World in View: Tunisia put to the test

September 11, 2021

From the September-October 2021 issue of News & Letters

by Gerry Emmett

The Arab Spring that began in Tunisia in December 2010 shook the world. In opposition to that historic freedom movement, the old order threw up degenerate monsters like Syria’s Assad, Egypt’s al-Sisi, and their imperialist patrons in Russia, Iran, and the U.S.

Because Tunisia’s politics haven’t been entirely defined by violence—although there has been enough of that—the country provides a test case of the need for the philosophy of revolution in permanence to become a political determinant.

This is clear as President Kais Saied on Aug. 23 unconstitutionally extended the suspension of parliament first declared July 25. Saied has suspended some civil liberties, such as the right to a fair trial, and countenanced (if not ordered) an attack on the offices of Al Jazeera by dozens of armed, plainclothes police. He has placed a number of opposition politicians under house arrest.


Saied was able to do this owing to the unpopularity of the existing government, which earlier this year had beaten and arrested thousands of young protestors. The public’s disdain for the existing political parties had already been shown by a record lack of voter participation in recent elections.

A lack of affect, and formal speaking style, had given Saied the nickname “Robocop.” He was also deliberately vague about his views, and as far as he was untainted by political corruption and socially conservative, was able to gain support from both Left and Right voters. Many came out in support of his suspension of parliament.

It is unclear what he intends next. It is apparent that this constitutional lawyer—this was his previous occupation—would like to write his own constitution. But only this bourgeois sphinx knows what that might be like.


Since 2011, the opposition between a largely secular “Left” and a more religious “Right” has delimited bourgeois democratic politics. This could have been the starting point for a revolutionary politics, as it was for Marx in 1843. But the Tunisian Left has been unable to transcend this Enlightenment contradiction, despite the vital working-class participation in the 2011 revolution.

In February, Left demonstrations remembered the 2013 murders of Marxist politicians Chokri Belaid and Mohammed Brahmi, which many blame on the Islamist Ennahda Party. Whatever the truth, the killings benefited the existing capitalist order.

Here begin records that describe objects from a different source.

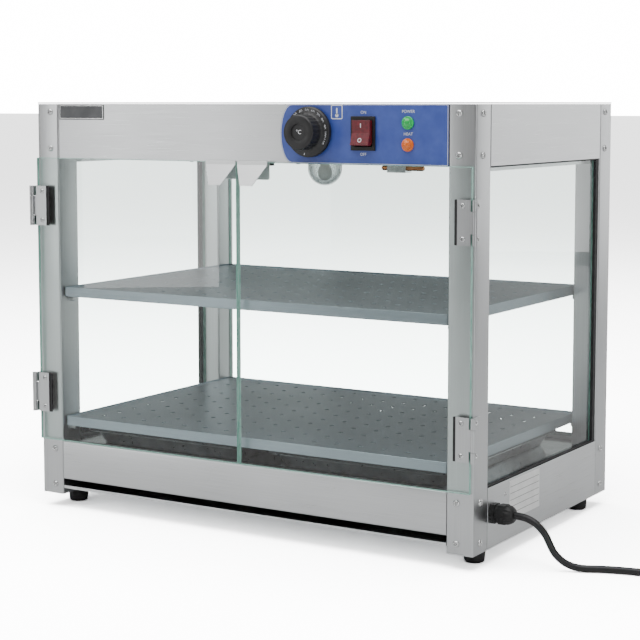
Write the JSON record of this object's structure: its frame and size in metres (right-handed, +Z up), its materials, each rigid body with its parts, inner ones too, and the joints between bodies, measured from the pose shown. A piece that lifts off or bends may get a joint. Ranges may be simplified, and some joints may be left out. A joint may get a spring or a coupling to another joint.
{
  "type": "hot food display case",
  "caption": "Countertop heated food display case: steel post frame, glass walls, hinged front doors, lift-out shelves, water trays, control header and cord.",
  "frame": {"origin": "under the middle of the object's bounding box without the free cord, on the surface it stands on", "axes": "+Z up, +X to the right as seen from the front, -Y towards the user, who faces the doors and the controls"},
  "size_m": [0.8452, 0.372, 0.466],
  "materials": {
    "brushed_steel": "brushed stainless sheet",
    "bright_steel": "bright stainless",
    "shelf_steel": "perforated stainless sheet",
    "float_glass": "clear float glass with green edges",
    "lamp_glass": "clear moulded glass",
    "black_rubber": "matt black rubber and PVC",
    "black_plastic": "moulded black plastic",
    "blue_overlay": "printed blue film",
    "red_rocker": "translucent dark red plastic",
    "green_lens": "translucent green plastic",
    "amber_lens": "translucent orange plastic",
    "white_ceramic": "unglazed ceramic",
    "thermostat_metal": "plain metal housing",
    "copper": "drawn copper",
    "element_sheath": "heat-darkened steel sheath"
  },
  "bodies": {
    "case": {"front_left_post": "brushed_steel", "front_right_post": "brushed_steel", "rear_left_post": "brushed_steel", "rear_right_post": "brushed_steel", "top_cover": "brushed_steel", "header_front_panel": "brushed_steel", "header_rear_panel": "brushed_steel", "header_left_panel": "brushed_steel", "header_right_panel": "brushed_steel", "base_front_panel": "brushed_steel", "base_rear_panel": "brushed_steel", "base_left_panel": "brushed_steel", "base_right_panel": "brushed_steel", "bottom_plate": "brushed_steel", "ceiling_panel": "bright_steel", "deck_plate": "bright_steel", "probe_bracket": "bright_steel", "upper_left_post_leaf": "bright_steel", "upper_right_post_leaf": "bright_steel", "lower_left_post_leaf": "bright_steel", "lower_right_post_leaf": "bright_steel", "left_glass": "float_glass", "right_glass": "float_glass", "rear_glass": "float_glass", "lamp_cover": "lamp_glass", "lamp_bulb": "lamp_glass", "left_glass_seal": "black_rubber", "right_glass_seal": "black_rubber", "front_left_foot": "black_rubber", "front_right_foot": "black_rubber", "rear_left_foot": "black_rubber", "rear_right_foot": "black_rubber", "power_cord": "black_rubber", "cord_coil": "black_rubber", "power_plug": "black_rubber", "switch_housing": "black_plastic", "cable_gland": "black_plastic", "magnetic_catch": "black_plastic", "control_overlay": "blue_overlay", "power_lens": "green_lens", "heat_lens": "amber_lens", "lamp_holder": "white_ceramic", "terminal_block": "white_ceramic", "thermostat_body": "thermostat_metal", "thermostat_probe": "copper", "heating_element": "element_sheath"},
    "left_door": {"left_door_glass": "float_glass", "left_door_pull": "bright_steel", "upper_left_door_leaf": "bright_steel", "lower_left_door_leaf": "bright_steel"},
    "right_door": {"right_door_glass": "float_glass", "right_door_pull": "bright_steel", "upper_right_door_leaf": "bright_steel", "lower_right_door_leaf": "bright_steel"},
    "knob": {"thermostat_knob": "black_plastic"},
    "rocker": {"switch_rocker": "red_rocker"},
    "upper_shelf": {"upper_shelf": "shelf_steel"},
    "lower_shelf": {"lower_shelf": "shelf_steel"},
    "left_tray": {"left_tray": "bright_steel"},
    "right_tray": {"right_tray": "bright_steel"}
  },
  "joints": [
    {"name": "left_door_hinge", "type": "hinge", "parent": "case", "child": "left_door", "pos_m": [-0.2808, -0.1695, 0.2415], "axis": [0, 0, -1], "range_deg": [0, 180]},
    {"name": "right_door_hinge", "type": "hinge", "parent": "case", "child": "right_door", "pos_m": [0.2808, -0.1695, 0.2415], "axis": [0, 0, 1], "range_deg": [0, 180]},
    {"name": "knob_turn", "type": "hinge", "parent": "case", "child": "knob", "pos_m": [0.0884, -0.1623, 0.4355], "axis": [0, 1, 0], "range_deg": [0, 290]},
    {"name": "rocker_tilt", "type": "hinge", "parent": "case", "child": "rocker", "pos_m": [0.1513, -0.1625, 0.4345], "axis": [1, 0, 0], "range_deg": [0, 16]},
    {"name": "upper_shelf_lift", "type": "slide", "parent": "case", "child": "upper_shelf", "axis": [0, 0, 1], "range_m": [0, 0.02]},
    {"name": "lower_shelf_lift", "type": "slide", "parent": "case", "child": "lower_shelf", "axis": [0, 0, 1], "range_m": [0, 0.02]},
    {"name": "left_tray_slide", "type": "slide", "parent": "case", "child": "left_tray", "axis": [0, -1, 0], "range_m": [0, 0.018]},
    {"name": "right_tray_slide", "type": "slide", "parent": "case", "child": "right_tray", "axis": [0, -1, 0], "range_m": [0, 0.018]}
  ]
}
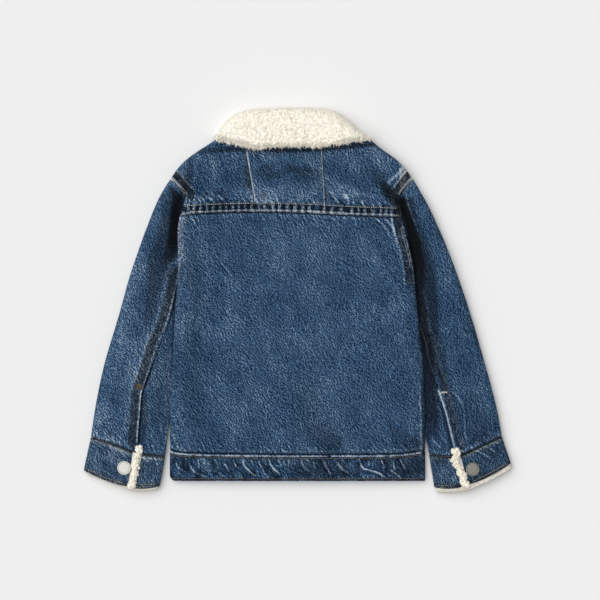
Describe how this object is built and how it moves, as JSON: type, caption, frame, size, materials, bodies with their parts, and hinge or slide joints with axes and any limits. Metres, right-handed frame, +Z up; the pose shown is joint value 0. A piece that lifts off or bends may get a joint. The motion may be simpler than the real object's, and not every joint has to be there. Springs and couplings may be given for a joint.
{
  "type": "sherpa lined denim jacket",
  "caption": "Child's denim jacket with a sherpa collar and lining, laid flat and face down with its back up, sleeves at its sides.",
  "frame": {"origin": "on the surface the jacket lies on, below the middle of its outline", "axes": "+X towards the wearer's right hand, +Y towards the collar, +Z up out of the back"},
  "size_m": [0.5148, 0.466, 0.027],
  "materials": {
    "denim": "mid blue denim twill, faded along seams and edges",
    "sherpa": "cream curly pile",
    "snap": "satin pressed metal cap"
  },
  "bodies": {
    "root": {"yoke_left": "denim", "yoke_center": "denim", "yoke_right": "denim", "back_panel": "denim", "front_left": "denim", "front_right": "denim", "placket": "denim", "waistband": "denim", "upper_sleeve_left": "denim", "upper_sleeve_right": "denim", "under_sleeve_left": "denim", "under_sleeve_right": "denim", "cuff_left": "denim", "cuff_right": "denim", "under_collar": "denim", "cuff_lining_left": "sherpa", "cuff_lining_right": "sherpa", "collar_fall": "sherpa", "collar_leaf_left": "sherpa", "collar_leaf_right": "sherpa", "snap_left": "snap", "snap_right": "snap", "front_snap_1": "snap", "front_snap_2": "snap", "front_snap_3": "snap", "front_snap_4": "snap", "front_snap_5": "snap", "front_snap_6": "snap"}
  },
  "joints": []
}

This has been seen in regard to the test of world politics, the Syrian Revolution. While Tunisia broke off relations with Assad’s genocidal regime in 2012, it re-established them in 2016. This was allegedly in response to the many Tunisian youth who had gone to Iraq and Syria to join Daesh (the “Islamic State,” or ISIS).

More recently Tunisia joined Saudi Arabia and Egypt in calling to restore the Syrian regime’s membership in the Arab League. It is a political catastrophe prefigured by the Left—when Assad supporters attacked Free Syria activists at the 2015 World Social Forum in Tunis.

President Saied can only bridge this contradiction through silence, ambiguity, and arbitrary authority for so long. The disaffected masses will be thinking their own thoughts. The myth of the mindless and faceless “Arab street” died in Tunisia ten years ago. The workers, women, youth, national minorities and non-bureaucratic thinkers, for whom the philosophy of revolution in permanence exists, will yet have their say.